The first case is tragic. In the last two years, two baby girls living in adjoining properties in my constituency have died of acute myeloid leukaemia. We have tried to understand the epidemiology of that cancer, which is rare in young girls, and it has been established that the houses in which they lived were built on a landfill site. There is clear evidence that methane has seeped out from that site and there may also have been traces of benzene, which is a very dangerous chemical.

I suggested to the Office of the Deputy Prime Minister that it would be a good idea for tenants considering properties that have been built on landfill sites, reclaimed land or brownfield sites, to be told the history of the land so that they can make an informed choice about whether to take on the tenancies. So far the Government have declined to take that up, but I want to press the Minister on it today, because it is a good suggestion, which would allow prospective tenants the opportunity to make decisions about where they live in the knowledge of the conditions in which their properties have been built. If my hon. Friend the Minister cannot deal with that matter when he replies, I should be grateful if he passed it on to the appropriate Department.

The second issue that I want to raise concerns wheel clamping. Last year, a constituent of mine in Northwich had his vehicle clamped, he thought illegally.
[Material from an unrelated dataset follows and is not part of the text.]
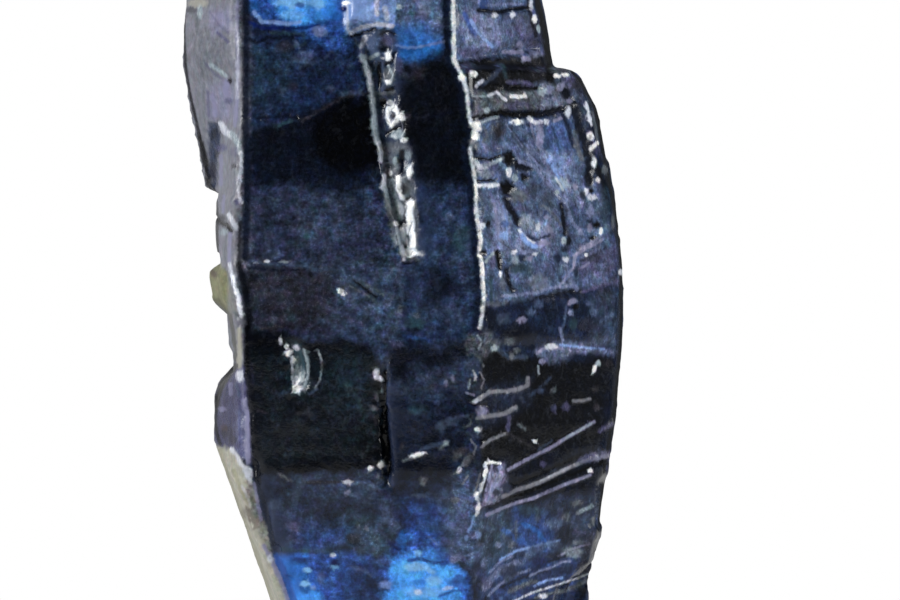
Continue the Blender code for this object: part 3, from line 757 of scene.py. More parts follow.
    Line(SLATE, (420, 450, 434, 445, 448, 441), 3.4, 0.8), Spot(GLASS, (446, 443), (3, 3), 0.7),
    Spot(WHITE, (417, 455), (8, 2.2), turn=-16, depth=0.05), Line(ASH, (402, 461, 412, 458), 2.6, 0.8),
    Spot(ASH, (423, 481), (4, 4), 0.8), Line(SLATE, (412, 495, 426, 496), 3, 0.9),
    Spot(ASH, (455, 500), (5, 3), 0.8), Spot(GLINT_PEARL, (459, 470), (2.2, 3.4), turn=20, depth=0.04),
    Line(ASH, (452, 476, 460, 468, 468, 458), 1.8, 0.8), Line(FROST, (462, 484, 468, 476), 1.8, 0.7),
    Spot(ASH, (468, 460), (6, 4), 0.9, turn=-40), Spot(ASH, (458, 455), (5, 3), 0.6),
    # the lower fissure
    Line(BLACK, (386, 360, 385, 385, 384, 410), 4.4, depth=-0.2, ragged=0.25),
    Line(BLACK, (384, 408, 386, 436, 389, 470), 8, depth=-0.28, ragged=0.25),
    Spot(GLINT_PEARL, (376, 374), (3, 5.4), depth=0.04), Spot(GLINT_PEARL, (380, 379), (3.4, 2.6)),
    Spot(SLATE, (386, 364), (3, 5), 0.9), Spot(ASH, (377, 397), (2, 5)), Spot(ASH, (374, 408), (4, 2.4)),
    Spot(SMOKE, (376, 421), (2, 6)), Spot(WHITE, (370.5, 468.5), (3, 2.6), 0.9, depth=0.05),
    Spot(WHITE, (381, 464), (2.8, 4), turn=35, depth=0.06), Spot(ASH, (378, 476), (2, 4), 0.7),
    # the step below it
    Line(ASH, (280, 475, 290, 480), 3.2, 0.9, depth=0.04),
    Line(SMOKE, (300, 483, 318, 482, 338, 482), 3.4, 0.9, depth=0.05), Spot(GLINT_PEARL, (348, 482), (5, 2)),
    Spot(LILAC, (348, 493), (3, 2.4), 0.8), Line(STEEL, (348, 494, 360, 498), 2.6, 0.8),
    Line(STEEL, (352, 484, 366, 482, 379, 489), 3, 0.7, depth=0.05), Spot(SLATE, (365, 494), (11, 9), 0.6),
    Spot(SLATE, (298, 492), (5, 14), 0.8, turn=22), Spot(SLATE, (276, 506), (8, 5), 0.7, turn=30),
    Spot(VIOLET, (294, 526), (7, 5), 0.4), Spot(VIOLET, (298, 541), (6, 3), 0.5),
    Spot(STEEL, (386, 512), (4, 12), 0.5), Spot(STEEL, (393, 527), (6, 7), 0.6),
    Spot(SMOKE, (354, 538), (8, 6), 0.7), Spot(ASH, (366, 529), (2.6, 2.6), 0.7),
    Spot(ASH, (358, 526), (2.6, 2.6), 0.5), Line(TEAL, (282, 549, 300, 551, 330, 550), 4, 0.6),
    # inside the clear blue places below, painted with a glow of light shining through them
    Spot(GLINT_PEARL, (333, 555), (3, 1.8), 0.8), Spot(ABYSS, (334.5, 562), (4.6, 3.4)),
    Spot(SKY_GLOW, (334, 567), (4, 2), 0.7), Spot(SKY_GLOW, (307, 570), (4.6, 2.6)), Spot(SKY_GLOW, (305, 584), (4.6, 3)),
    Spot(STEEL, (321, 577), (4, 5), 0.6), Spot(ABYSS, (300, 560), (8, 2.6), 0.7),
    Spot(BLOOM, (313, 588), (3, 2.4), 0.6), Spot(ABYSS, (283, 570), (3.6, 9), 0.7, turn=-20),
    Line(STEEL, (352, 566, 362, 570, 371, 575), 3, 0.6), Spot(NIGHT, (372, 584), (6, 5), 0.7),
    Spot(AZURE_GLOW, (310, 600), (14, 8), 0.7),
    Line(ABYSS, (408, 560, 422, 559, 434, 563, 447, 563), 4.4, 0.85, depth=-0.05),
    Spot(SKY_GLOW, (416, 567), (12, 4.4)), Spot(SKY_GLOW, (430, 571), (6, 2.6), 0.9, turn=25),
    Spot(SKY_GLOW, (434, 581), (8, 5), 0.7), Spot(SKY_GLOW, (424, 592), (20, 5), 0.55),
    Spot(WHITE, (418, 592), (4, 2.4), 0.5), Spot(SKY_GLOW, (418, 553), (4, 3), 0.7),
    Spot(OCEAN, (420, 582), (6, 3), 0.6), Spot(GLINT_PEARL, (448, 588), (6, 2), 0.6, turn=-10),
    Line(ABYSS, (440, 596, 454, 591, 466, 590), 3.6, 0.8), Spot(BLOOM, (386, 585), (7, 4), 0.7),
    Spot(OCEAN, (402, 541), (4, 9), 0.6), Spot(STEEL, (384, 562), (8, 5), 0.5),
    Spot(COBALT, (460, 582), (9, 8), 0.9), Spot(HAZE, (456, 558), (7, 4), 0.7, turn=-30),
    Line(ABYSS, (390, 542, 398, 550), 3, 0.7), Line(STEEL, (428, 537, 438, 545), 2.6, 0.6),
    Spot(STEEL, (462, 536), (10, 14), 0.5),
)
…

The Private Security Industry Act 2001 placed regulatory controls over wheel clamping companies and the Security Industry Authority implements the regulations. I was advised that for a vehicle to be legally clamped, the owner had to be issued with a receipt bearing the name and signature of the operative, the date and location of the clamping episode, and the registration number of the person doing the clamping. If the receipt does not contain the registration number of a clamping operative, the clamping is illegal and the owner of the vehicle can insist on the clamp being removed.